3:10pm. At the gig, Pink Pop Festival. Had dinner last night with Mark (monitor engineer), excellent Indian food in Amsterdam and off to bed. No big party night for me, balance and rhythm is my goal in the turmoil.
**** Highlight of the Day - Raspberries ****
I have never tasted or seen a better raspberry than I had today, they were perfect beyond what I though a raspberry could be. I ate the whole package of them.
The Ben and Jerry's bean bag pillows in "The Compound" were a close runner up and take second place for HOTD. Leif (lighting tech) and Scott were soon joined by myself.
When touring on this level and headlining large festivals means we often get a "Compound" with all Peppers related dressing rooms, production offices, crew room etc. It is really cool to have a place to hang and get away from the fray, even if you can not escape the PA thumping from the other bands. I am going to un escape the Flaming Lips at 5:30 though, I love that band, along with the Pixies, Modest Mouse and Ween, they are one my favorite bands that I have not directly worked for. They did open on a Peppers tour but unlike my many of my other favorite bands, they have never been an official Rat tour.
Nick the Fly finds a car:
Third Highlight of the Day, I talked to Wayne, Flaming Lips singer and he still loves Rat shirt from 10 years ago, got his address and some fresh Rat swag is headed his way! Thank you Daniella!
With each passing day of tour I seem to drop another pattern from home and slide closer to just maintaining basic necessities. I have been doing work almost entirely from the BlackBerry as getting an internet connection is more cumbersome than valuable at this point. It is like swimming upstream to try and cling to things like daily shaving, anything remotely resembling a schedule, consistent healthy eating, reasonable sleep patterns and regular communication with any human that is not within shouting distance. When we stop changing countries on a near daily basis, it will get easier.
**** Issue of the Day - Lack of V-Dosc or even more scary, lack of subs! ****
Especially considering that today is a 'Throw and Go' gig for 60,000. That means we get the stage for the first time at set change and we have to get backline, monitors, main system tuned and dialed while the audience is in front of the stage. With a familiar PA system, it is not a big deal but I have only mixed on this type of Martin Line array twice before and had better than ok results. Also, I try never to subject the audience to the check one two or testing of instruments over the sound system, even if the festival does allow it. When I mix, the first time the audience hears band's instruments through the sound system is when the band hits the stage. What I will do is play familiar music to EQ/tune, ask a lot of questions and eliminate every variable I can.
Going from 44 Rat Subs for 20,000 people to 24 Martin subs for 60,000 people is a bit of a concern.
I do like the Martin better than Vertec rigs though. I will now rename Vertec from the Ford Explorer of sound systems to the McDonalds of sound systems.
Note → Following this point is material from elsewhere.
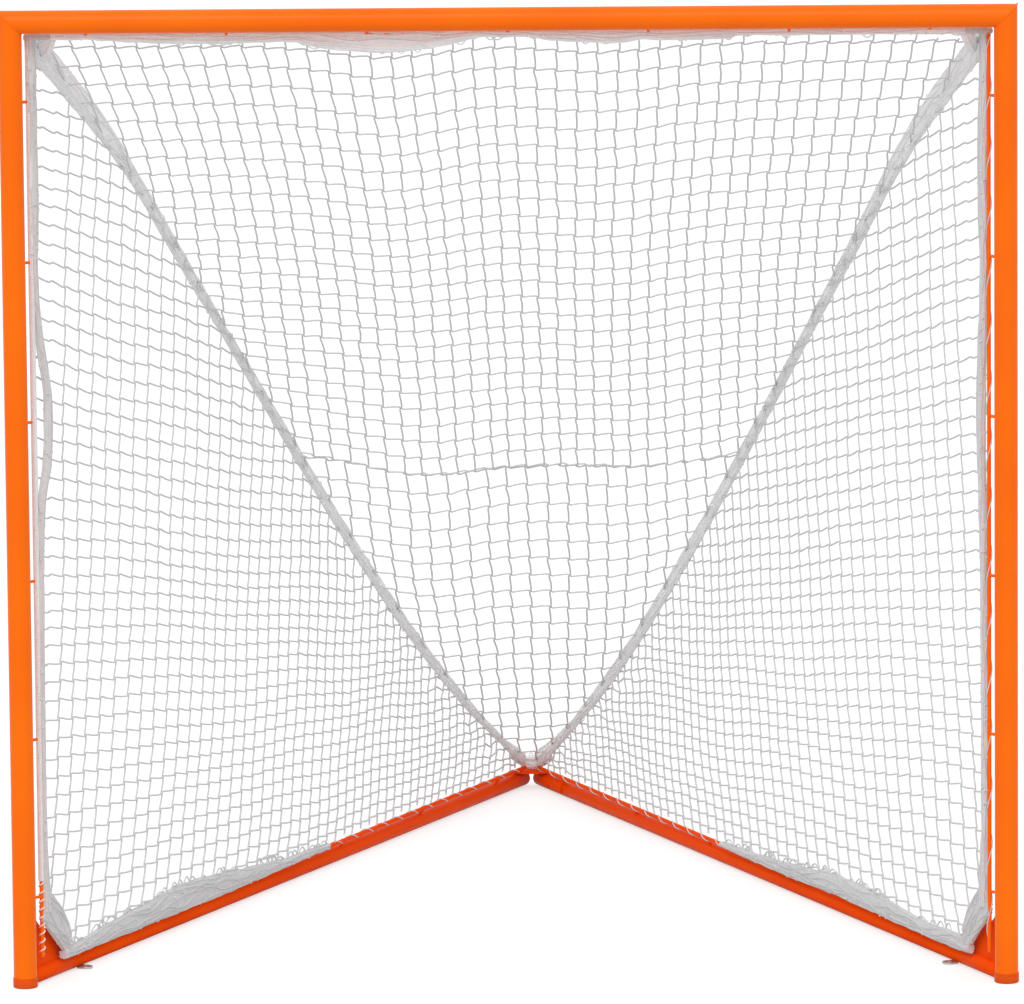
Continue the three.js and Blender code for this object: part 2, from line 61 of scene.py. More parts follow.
scene = bpy.context.scene
camera_data = bpy.data.cameras.new("camera")
camera_data.lens = camera_lens
camera_data.sensor_width = sensor_width
camera_data.clip_end = camera_reach
camera = bpy.data.objects.new("camera", camera_data)
camera.matrix_world = Matrix.Translation(camera_place) @ camera_turn
scene.collection.objects.link(camera)
scene.camera = camera
scene.view_settings.view_transform = "Standard"

# Floor and light: a pale studio floor, and a soft, even light from the front and above. The camera
# and the gloss see plain white all round, and the floor keeps the goal's shadow.
floor_size = 60
floor_drop = 0.0004
floor_white = (0.68, 0.68, 0.68, 1)
floor_shaded = (0.44, 0.44, 0.44, 1)
floor_glow = 0.62
white = (1, 1, 1, 1)
sky_strength = 0.88
sun_strength = 1.00
sun_spread = math.radians(28)
sun_from = Vector((-0.12, -1.0, 1.0))


def set_inputs(tree, node, inputs):
    """Sets a node's inputs to values, or links them to other nodes' sockets"""
    for name, value in inputs.items():
        if isinstance(value, bpy.types.NodeSocket):
            tree.links.new(value, node.inputs[name])
        else:
            node.inputs[name].default_value = value


def add_node(tree, kind, inputs=None, **settings):
    """A shader node with its settings and inputs"""
    node = tree.nodes.new(kind)
    for name, value in settings.items():
        setattr(node, name, value)
    set_inputs(tree, node, inputs or {})
    return node


def where_seen(tree, light, seen):
    """One shader for the rays that light the goal, and another for those of the camera, of gloss
    and through glass"""
    rays = add_node(tree, "ShaderNodeLightPath").outputs
    direct = rays["Is Camera Ray"]
    for kind in ("Is Glossy Ray", "Is Transmission Ray"):
        either = add_node(tree, "ShaderNodeMath", {0: direct, 1: rays[kind]}, operation="MAXIMUM")
        direct = either.outputs[0]
    mixed = add_node(tree, "ShaderNodeMixShader", {0: direct, 1: light.outputs[0], 2: seen.outputs[0]})
    return mixed.outputs[0]


floor_material = bpy.data.materials.new("pale_floor")
floor_material.use_nodes = True
tree = floor_material.node_tree
tree.nodes.clear()
plain = add_node(tree, "ShaderNodeBsdfDiffuse", {"Color": floor_white})
shaded = add_node(tree, "ShaderNodeBsdfDiffuse", {"Color": floor_shaded})
glow = add_node(tree, "ShaderNodeEmission", {"Color": white, "Strength": floor_glow})
seen = add_node(tree, "ShaderNodeAddShader", {0: shaded.outputs[0], 1: glow.outputs[0]})
add_node(tree, "ShaderNodeOutputMaterial", {"Surface": where_seen(tree, plain, seen)})

shape = bmesh.new()
bmesh.ops.create_grid(shape, x_segments=1, y_segments=1, size=floor_size / 2)
bmesh.ops.translate(shape, vec=(0, 0, -floor_drop), verts=shape.verts)
floor_mesh = bpy.data.meshes.new("floor")
shape.to_mesh(floor_mesh)
shape.free()
floor_mesh.materials.append(floor_material)
floor = bpy.data.objects.new("floor", floor_mesh)
scene.collection.objects.link(floor)

world = bpy.data.worlds.new("studio")
world.use_nodes = True
scene.world = world
tree = world.node_tree
tree.nodes.clear()
light = add_node(tree, "ShaderNodeBackground", {"Color": white, "Strength": sky_strength})
backdrop = add_node(tree, "ShaderNodeBackground", {"Color": white, "Strength": 1})
add_node(tree, "ShaderNodeOutputWorld", {"Surface": where_seen(tree, light, backdrop)})

sun_data = bpy.data.lights.new("sun", "SUN")
sun_data.energy = sun_strength
sun_data.angle = sun_spread
sun = bpy.data.objects.new("sun", sun_data)
sun.matrix_world = sun_from.to_track_quat("Z", "Y").to_matrix().to_4x4()
scene.collection.objects.link(sun)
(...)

You can get one anywhere in the world, it will keep you from starving, lots of people love their burgers and I will have one if I have to, but given the choice I would much prefer a meal created by a world class french chef.
**** Sound Nerd Speak ****
Oh yeah, subs, 24 is just not going to cut it and the main line array boxes go down fairly low. Using the mains all the way down and overlapping the subs is an option I will not be doing. I like to have separate control over all the sub lows on a single eq and fader. What I am going to do is high pass the main system as I always do (between 100 and 160, venue dependant). I will then split my sub woofer send into a spare x-over and send a second subwoofer send as well that has an independent trim, x-over and mute on my side. The second sub send will get added back into the left and right mix via an XL88. Basically it is a sub on an aux send emulation. I do it a lot when I run into Clair S4 systems when they are not configured with subs on an aux.
**** End Sound Nerd Speak ****
Franz Ferdinand is just finishing up so it is time to get ready to rock.
**** Issue of the Day Part 2 - Wind ****
Technically, sonic projection software will predict system coverage over large areas from giant PA hangs. What it will not predict is the catastrophic effects that wind has on sound, the amount of wind and ways to reduce the bummout factor.
The wind blew sound all over the place. One way of thinking is that wind is an unavoidable act of nature. My experience has been that there are several things that can be done to reduce sonic trauma due to wind.
1) Never rely on just 1 hang per side for a large outdoor show where wind is even a remote possibility. With 2 clusters a side I have found that when wind blows the sound of one cluster away from you, it often will blow the sound of another cluster towards you.
2) Cover extra width. By over-covering you will gain some buffer zone and keep the outer audience covered with breezes and mellow gusts.
3) Minimize long distance throw and rely more heavily on multiple/regional delay clusters. The farther you project sound, the more susceptible it is to wind and environmental issues.